CHARM: Rain was beautifully evoked in the poetry of the late Hone Tuwhare. PHOTO/FILE
CHARM: Rain was beautifully evoked in the poetry of the late Hone Tuwhare. PHOTO/FILE
In sporting circles, the advent of match day rain is unwaveringly referred to as "the great leveller". It's used in codes from rugby through to Formula One motor racing.
Yet, I'm inclined to think it's not as simple as that, given it's contingent on the sport being played.
For example,duckshooters love the wet stuff as it forces their quarry to fly lower. It makes for lousy golf and, for racing fans, it makes it much tougher to place an educated punt.

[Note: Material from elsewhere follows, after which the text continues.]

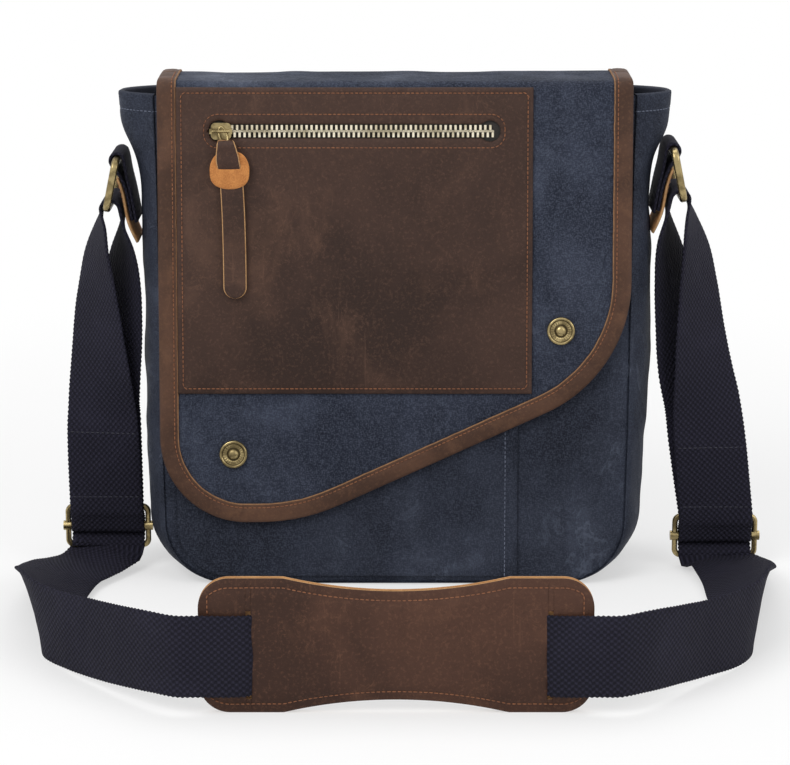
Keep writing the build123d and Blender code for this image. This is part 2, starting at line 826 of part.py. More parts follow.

The expression was also used in the Great War. Specifically it referred to the horrid spectre of those in Western Front trenches who spent an age battling incessant mud, which was, without doubt, a great leveller. In that context, rain changed the course of history.
While those of us with office jobs can't begin to empathise with people on the land whose top soil slips away, or the market gardeners whose seedlings drowned this week, there's definitely something levelling about rain's appeal.
And for everything marvellous it does to the five senses, its nighttime soundtrack is surely its signature act.
In fact my infatuation with that sound has led to the point where an iron roof is a prerequisite for buying a house. Tiled roofs don't cut it. Every time the rain makes a midnight visit I think of the sensual opening line in the poem Rain by the late Hone Tuwhare: "I can hear you making small holes in the silence ... rain ... if I were deaf the pores of my skin would open to you and shut".
Tuwhare, in a reading of the poem in full, seems to suggest we have a universal perception of rain. So, maybe the sporting pundits are right. Maybe it does close the gap.